You are right, hence the '' around the more sensitive bit. By way of explanation for anyone not aware of how this works, the thinner cup means less force is required to get the necessary amount of crush of the priming compound between the primer's cup and anvil to successfully initiate priming compound burn when the firing pin is released. It also makes pistol primers easier to initiate during handling, or easier to ignite through improper priming techniques. When primers are shipped the anvil is not pressed home inside the primer cup, this is a way of desensitising the primers during shipping. When we prime cases, we squish the anvil back into the primer cup and against the priming compound layer inside the cup and this sensitises the primer ready for initiation by the firing pin. It's also why pistol primers are easier to ignite accidentally over other grades of primer and why pistol primers are considered easier to pierce when used in rifles but are also considered to have more reliable ignition characteristics.
Is that another way of depriming![]()
Ah, almost right. CCI for example have the anvil petals sticking out. With RWS the anvil is flush with the bottom edge of the cup so you cannot preload them or push the anvil back in. With early Murom it was essential to drive the anvil in against the compound. If you didn't there was chances of erratic ignition or no bang at all. Don't know if Murom are still like that.
My practice for target ammo is to preload my BR4s by 1 1/2 thou and BR2s 2 thou preload. You cannot do that with normal priming tools. I currently use a Primal Rights tool. For sporting ammo I just seat by feel with a hand tool.
There is always the risk of overdoing it and crushing the primer material.
Before I started taking care priming I measured some of my early efforts done with an RCBS tool, carefully I thought. All primers were over seated and crushed.
One of the biggest priming issues, and I see the advise on the net, is to seat primers flush with the case base.
Curious about the last sentence here, I have a way by which I can seat flush with the case base but keen to know if that is an issue in itself or if the issue is in achieving said outcome.
For me, the jury is still out as to whether seating flush with the case base is the way to go.
Primer pockets like the cases themselves (well USA ones) are governed by SAAMI specs ie a maximum and a minimum value provided for primer pocket depths for manufacturers to work to.

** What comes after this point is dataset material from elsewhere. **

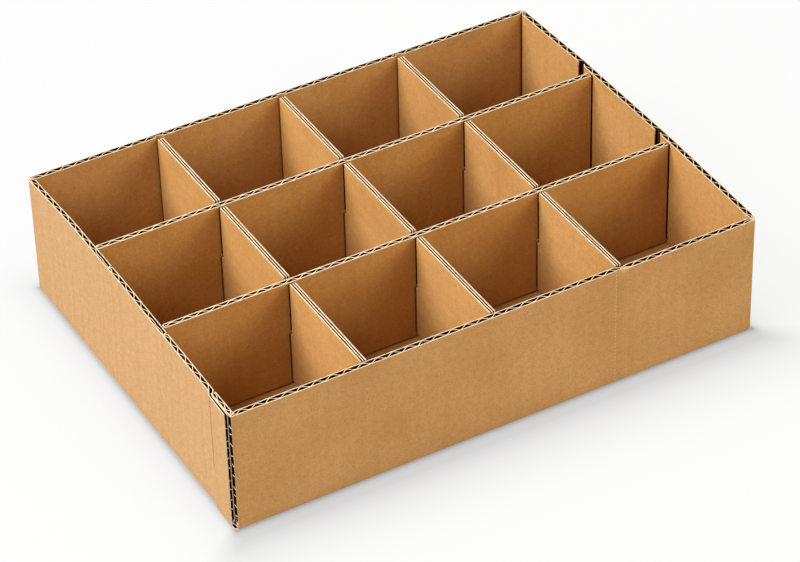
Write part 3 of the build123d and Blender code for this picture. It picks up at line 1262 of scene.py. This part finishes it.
@dataclass(frozen=True)
class LongDivider:
    """A divider along the tray, with upright flutes and half slots from below.

    slot_plays are the gaps before and after the board in a slot, and slit is the width of
    the slit that the front liner has above each slot, where the cross divider meets it,
    which shows the painted-shade finish inside the board as a dark line.
    """

    name: str
    y: float
    phase: float
    left_gap: float = 1.7
    end_gap: float = 1.2
    slot_plays: tuple = (1.3, 0.7)
    slit: float = 1.0
    end_radius: float = 1.7
    liner: float = 0.68
    medium: float = 0.52

    def build(self, finishes: Finishes) -> bpy.types.Object:
        """Make the divider.

        The left ends of the liners close in on each other as a quarter circle, and the
        medium is a sine wave between them.

        Args:
            finishes: Materials of the board.

        Returns:
            The divider as one piece.
        """
        start = BOARD.thickness + self.left_gap
        end = PLAN.length + PLAN.push - BOARD.thickness - self.end_gap
        top = PLAN.divider_top
        meeting = (PLAN.floor + top) / 2 + 0.5
        slots = Slots(PLAN.cross_x, *self.slot_plays, meeting, from_below=True)
        slit = Slots(PLAN.cross_x, 0.1, self.slit - 2 * BOARD.half, meeting + 1.2, from_below=False)
        levels = np.array(
            [PLAN.foot, 20.0, meeting, meeting + 1.2, 60.0, 74.0, 78.0, top - 0.5, top]
        )
        tip = np.linspace(start, start + 2, 9)
        rest = np.linspace(start + 3, end, 120)
        parts = []
        for side in (-1, 1):
            places = np.unique(np.concatenate([tip, rest, slots.edges(), slit.edges()]))
            before = ((start + self.end_radius - places) / self.end_radius).clip(0)
            rounded = np.sqrt(np.clip(1 - before**2, 0.04, 1))
            shift = self.y + side * rounded * (BOARD.half - self.liner / 2)
            line = Trace(np.stack([places, shift], axis=1))
            surface, flutes = upright(line, levels)
            sides = (Surface.INSIDE, Surface.HIDDEN)
            sides = sides if side < 0 else sides[::-1]
            kept = slots.kept(places, levels)
            # The front liner's slit is a dark line of painted shade at each joint.
            if side < 0:
                kept &= slit.kept(places, levels) | (levels[1:] > top - 0.1)
            parts.append(sheet(surface, self.liner, flutes, kept, sides))
        places = np.unique(np.concatenate([np.arange(start + 0.8, end, 0.5), slots.edges(), [end]]))
        wave = np.sin(2 * math.pi * (places / BOARD.pitch + self.phase))
        wave *= np.clip((places - start) / self.end_radius - 0.3, 0, 1)
        swing = BOARD.half - self.liner - self.medium / 2
        line = Trace(np.stack([places, self.y + swing * wave], axis=1))
        few = levels[[0, 2, 5, 8]]
        surface, flutes = upright(line, few)
        sides = (Surface.HIDDEN, Surface.HIDDEN)
        parts.append(sheet(surface, self.medium, flutes, slots.kept(places, few), sides))
        return piece(self.name + "_board", joined(parts), finishes, self.name)


@dataclass(frozen=True)
class CrossDivider:
    """A divider across the tray, with flat flutes and half slots from above.

    slot_plays are the gaps before and after the board in a slot, and straight is the height
    below the top over which the wave of the medium dies out.
    """

    name: str
    x: float
    phase: float
    front_gap: float = 1.7
    end_gap: float = 1.2
    slot_plays: tuple = (1.4, 2.0)
    liner: float = 0.78
    medium: float = 0.68
    straight: float = 2.4

    def build(self, finishes: Finishes) -> bpy.types.Object:
        """Make the divider.

        The medium is a sine wave that dies out over the last few millimetres below the
        top, so that its cut edge runs midway between the liners with a slow waver.

        Args:
            finishes: Materials of the board.

        Returns:
            The divider as one piece.
        """
        start = BOARD.thickness + self.front_gap
        end = PLAN.width - BOARD.thickness - self.end_gap
        top = PLAN.divider_top
        meeting = (PLAN.floor + top) / 2 - 0.5
        slots = Slots(PLAN.long_y, *self.slot_plays, meeting, from_below=False)
        places = np.unique(np.concatenate([np.linspace(start, end, 90), slots.edges()]))
        levels = np.array([PLAN.foot, 20.0, meeting, 60.0, 74.0, 78.0, top])
        parts = []
        for side in (-1, 1):
            along, height = np.meshgrid(places, levels, indexing="ij")
            across = np.full_like(along, self.x + side * (BOARD.half - self.liner / 2))
            surface = np.stack([across, along, height], axis=2)
            flutes = np.stack([height, along], axis=2)
            sides = (Surface.INSIDE, Surface.HIDDEN)
            sides = sides if side > 0 else sides[::-1]
            parts.append(sheet(surface, self.liner, flutes, slots.kept(places, levels), sides))
        fine = np.unique(np.concatenate([np.arange(levels[0], top, 0.5), [meeting, top]]))
        along, height = np.meshgrid(places, fine, indexing="ij")
        drift = 0.035 * ripple(along, along, 30, 11)
        wave = np.sin(2 * math.pi * ((height - top) / BOARD.pitch + self.phase + drift))
        fade = np.clip((top - height) / self.straight, 0, 1) ** 2
        waver = 0.17 * ripple(along, along, 17, 5) * (1 - fade)
        swing = BOARD.half - self.liner - self.medium / 2 - 0.02
        surface = np.stack([self.x + swing * wave * fade + waver, along, height], axis=2)
        flutes = np.stack([height, along], axis=2)
        sides = (Surface.HIDDEN, Surface.HIDDEN)
        parts.append(sheet(surface, self.medium, flutes, slots.kept(places, fine), sides))
        return piece(self.name + "_board", joined(parts), finishes, self.name)


@dataclass(frozen=True)
class PhotoCamera:
    """The camera at the photograph's viewing angle, fitted to the tray's corners.

    location is in millimetres from the tray's outer front left corner, at the floor.
    """

    location: tuple = (-591.5, -1267.4, 1243.0)
    azimuth: float = 28.78
    elevation: float = 37.628
    roll: float = -1.713
    lens: float = 155.55
    sensor: float = 36.0

    def build(self) -> bpy.types.Object:
        """Make the camera and set it as the scene's own.

        Returns:
            The camera.
        """
        low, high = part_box("tray")
        corner = Vector((high.x - (PLAN.push + PLAN.length) * MM, low.y, low.z))
        turn = math.radians(self.azimuth)
        tilt = math.radians(self.elevation)
        level = math.cos(tilt)
        forward = Vector((math.sin(turn) * level, math.cos(turn) * level, -math.sin(tilt)))
        level_right = forward.cross(Vector((0, 0, 1))).normalized()
        right = Matrix.Rotation(math.radians(self.roll), 3, -forward) @ level_right
        up = right.cross(forward)
        data = bpy.data.cameras.new("photo_camera")
        data.lens = self.lens
        data.sensor_width = self.sensor
        data.clip_start = 0.05
        data.clip_end = 50.0
        camera = bpy.data.objects.new("photo_camera", data)
        turned = Matrix((right, up, -forward)).transposed().to_4x4()
        camera.matrix_world = Matrix.Translation(corner + Vector(self.location) * MM) @ turned
        bpy.context.scene.collection.objects.link(camera)
        bpy.context.scene.camera = camera
        return camera


@dataclass(frozen=True)
class Studio:
    """A white floor and soft lamps, brightest from the left.

    The floor lightens itself for the camera by far_glow, less two soft rims of painted
    shadow round the tray, one broad and one tight, whose strength halves with each half
    distance outwards. The broad painted shadow is stronger in front, over a zone that
    narrows to the sides. Sizes are in metres.
    """

    key_place: tuple = (-2.1, 0.25, 1.9)
    key_energy: float = 114.0
    key_size: float = 1.8
    fill_place: tuple = (1.3, -2.3, 1.1)
    fill_energy: float = 38.5
    fill_size: float = 1.4
    fill_colour: tuple = (1.0, 0.89, 0.72)
    floor_reach: float = 6.0
    sky: float = 0.4
    floor_tone: tuple = (0.4, 0.4, 0.4, 1.0)
    seen_tone: tuple = (0.06, 0.06, 0.06, 1.0)
    far_glow: float = 0.905
    tray_reach: tuple = (0.168, 0.126)
    painted_shadow_broad_strengths: tuple = (0.11, 0.46)
    painted_shadow_broad_zone: tuple = (-0.12, -0.135)
    painted_shadow_broad_narrowing: float = 0.7
    painted_shadow_broad_half: float = 0.013
    painted_shadow_tight_strength: float = 0.3
    painted_shadow_tight_half: float = 0.0014

    def lamp(
        self, name: str, place: tuple, energy: float, size: float, colour: tuple = (1.0, 1.0, 1.0)
    ) -> None:
        """Add a square lamp that points at the tray.

        Args:
            name: Name of the lamp.
            place: Where it stands, in metres.
            energy: Its power in watts.
            size: Length of its side in metres.
            colour: Its colour.
        """
        data = bpy.data.lights.new(name, "AREA")
        data.energy = energy
        data.size = size
        data.color = colour
        made = bpy.data.objects.new(name, data)
        made.location = place
        made.rotation_mode = "QUATERNION"
        made.rotation_quaternion = (-Vector(place)).to_track_quat("-Z", "Y")
        bpy.context.scene.collection.objects.link(made)

    def floor(self) -> None:
        """Lay the white floor, which lightens itself for the camera, keeps a faint shadow of the
        tray, and has a painted shadow round it.
        """
        mesh = bpy.data.meshes.new("studio_floor")
        reach = self.floor_reach
        signs = ((-1, -1), (1, -1), (1, 1), (-1, 1))
        mesh.from_pydata([(x * reach, y * reach, 0.0) for x, y in signs], [], [(0, 1, 2, 3)])
        g = Graph("white_floor")
        rays = g.add("LightPath")
        direct = g.math("MAXIMUM", rays.outputs["Is Camera Ray"], rays.outputs["Is Glossy Ray"])
        direct = g.math("MAXIMUM", direct, rays.outputs["Is Transmission Ray"])
        x, y, _ = g.add("SeparateXYZ", {0: g.add("TexCoord").outputs["Object"]}).outputs
        out_x, out_y = (
            g.math("MAXIMUM", g.math("SUBTRACT", g.math("ABSOLUTE", along), tray), 0.0)
            for along, tray in zip((x, y), self.tray_reach)
        )
        squares = [g.math("POWER", out, 2.0) for out in (out_x, out_y)]
        away = g.math("SQRT", g.math("ADD", *squares))
        ahead = g.math("ADD", y, g.math("MULTIPLY", out_x, self.painted_shadow_broad_narrowing))
        # Painted shadow: two rims that darken the floor round the tray, the broad one strongest in
        # front.
        broad, tight = (
            g.math("MULTIPLY", strength, g.math("POWER", 0.5, g.math("DIVIDE", away, half)))
            for strength, half in (
                (g.ranged(ahead, self.painted_shadow_broad_zone, self.painted_shadow_broad_strengths), self.painted_shadow_broad_half),
                (self.painted_shadow_tight_strength, self.painted_shadow_tight_half),
            )
        )
        # The floor's glow for the camera, less the painted shadow.
        glow = g.math("SUBTRACT", self.far_glow, g.math("ADD", broad, tight))
        lift = g.math("MULTIPLY", direct, glow)
        matte = g.add("BsdfDiffuse", {"Color": g.blend(direct, self.floor_tone, self.seen_tone)})
        lit = g.add("Emission", {"Color": (1.0, 1.0, 1.0, 1.0), "Strength": lift})
        both = g.add("AddShader", {0: matte.outputs[0], 1: lit.outputs[0]})
        g.add("OutputMaterial", {"Surface": both.outputs[0]})
        mesh.materials.append(g.material)
        made = bpy.data.objects.new("studio_floor", mesh)
        bpy.context.scene.collection.objects.link(made)

    def world(self) -> None:
        """Light the world evenly, and show it white to the camera."""
        world = bpy.data.worlds.new("studio_world")
        world.use_nodes = True
        tree = world.node_tree
        tree.nodes.clear()
        rays = tree.nodes.new("ShaderNodeLightPath")
        share = rays.outputs["Is Camera Ray"]
        for kind in ("Is Glossy Ray", "Is Transmission Ray"):
            either = tree.nodes.new("ShaderNodeMath")
            either.operation = "MAXIMUM"
            tree.links.new(share, either.inputs[0])
            tree.links.new(rays.outputs[kind], either.inputs[1])
            share = either.outputs[0]
        seen = tree.nodes.new("ShaderNodeMix")
        seen.inputs["A"].default_value = self.sky
        seen.inputs["B"].default_value = 1.0
        tree.links.new(share, seen.inputs["Factor"])
        light = tree.nodes.new("ShaderNodeBackground")
        light.inputs["Color"].default_value = (1.0, 1.0, 1.0, 1.0)
        tree.links.new(seen.outputs["Result"], light.inputs["Strength"])
        out = tree.nodes.new("ShaderNodeOutputWorld")
        tree.links.new(light.outputs[0], out.inputs["Surface"])
        bpy.context.scene.world = world

    def build(self) -> None:
        """Set up the floor, the lamps and the view settings."""
        self.floor()
        self.world()
        self.lamp("key_lamp", self.key_place, self.key_energy, self.key_size)
        fill = (self.fill_place, self.fill_energy, self.fill_size, self.fill_colour)
        self.lamp("fill_lamp", *fill)
        bpy.context.scene.view_settings.view_transform = "Standard"


def main() -> None:
    """Build the tray, its dividers, the studio and the camera."""
    logging.basicConfig(level=logging.INFO, format="%(name)s: %(message)s")
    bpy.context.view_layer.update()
    outer = KraftLiner()
    # Partly painted shade: the inner liner is a deeper, more saturated brown than the outer one,
    # partly for another paper and partly for the shade inside the tray.
    inner = KraftLiner(
        "inner_liner", srgb(197, 149, 89), srgb(186, 136, 76), side=srgb(190, 142, 82)
    )
    finishes = Finishes(outer.build(), CutEdge().build(), PaintedShadeFlutes().build(), inner.build())
    TrayWrap().build(finishes)
    BottomFlaps().build(finishes)
    # Painted shade: the long dividers, whose seen faces lie in shade, get a deeper, more saturated
    # copy of the inner liner.
    painted_shade_liner = KraftLiner("divider_liner_painted_shade", srgb(195, 146, 82), srgb(184, 132, 68))
    painted_shade_finishes = replace(finishes, inside=painted_shade_liner.build())
    LongDivider("long_divider_front", PLAN.long_y[0], phase=0.1).build(painted_shade_finishes)
    LongDivider("long_divider_back", PLAN.long_y[1], phase=0.55).build(painted_shade_finishes)
    for index, side in enumerate(("left", "middle", "right")):
        phase = 0.03 - 0.03 * index
        CrossDivider(f"cross_divider_{side}", PLAN.cross_x[index], phase).build(finishes)
    Studio().build()
    PhotoCamera().build()


if __name__ == "__main__":
    main()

Primers vary between brands in over all length. Maybe even between batches. You could have a primer pocket at the deepest end of the SAAMI spec (still within spec) and a primer that is shortish. Outcome if seating flush is the bottom of the primer may not be correctly in contact with the bottom of the primer pocket which can lead to erraric ignition or no ignition.
I'd have to rechech SAAMI but I think these are the specs/tolerances -
Large Rifle PP specs 125 thou to 132 thou.
Large Rifle Primer specs 123 thou to 136 thou
So a 123 thou primer seated in a 132 thou pocket, flush, will not be a good combination.
The other thing that happens is if you uniform your primer pockets with for example a Sinclair tool, which is non adjustable, you may cut your pockets too deep. I had that happen with a Sinclair tool which before I realised it was cutting my pockets to 132 thou whereas I wanted 128 thou. IIRC 132 thou is still within SAAMI spec or right on it. They refunded me for that tool.
I have always believed that to be the most important objective of seating primers ( i.e. seating to the bottom of the cup ), for certain and consistent ignition. To me, secondary and almost as important is to have primers flush with or just under the case head surface. Just so if cartridges are moving under recoil in the magazine there is no chance of the primer being contacted by any surface or projection.
Interesting thread.
I tested some primers on behalf of someone suffering misfires, who wanted to prove the primer or his gun, I didn't have the gun, or equivalent caliber so deprimed 10 cases in question and seated the primers in a cartridge I could dry fire. They all went bang at the squeeze of the trigger.
So to my experience it can be done, but as others have noted, probably best for range rounds as opposed to hunting rounds.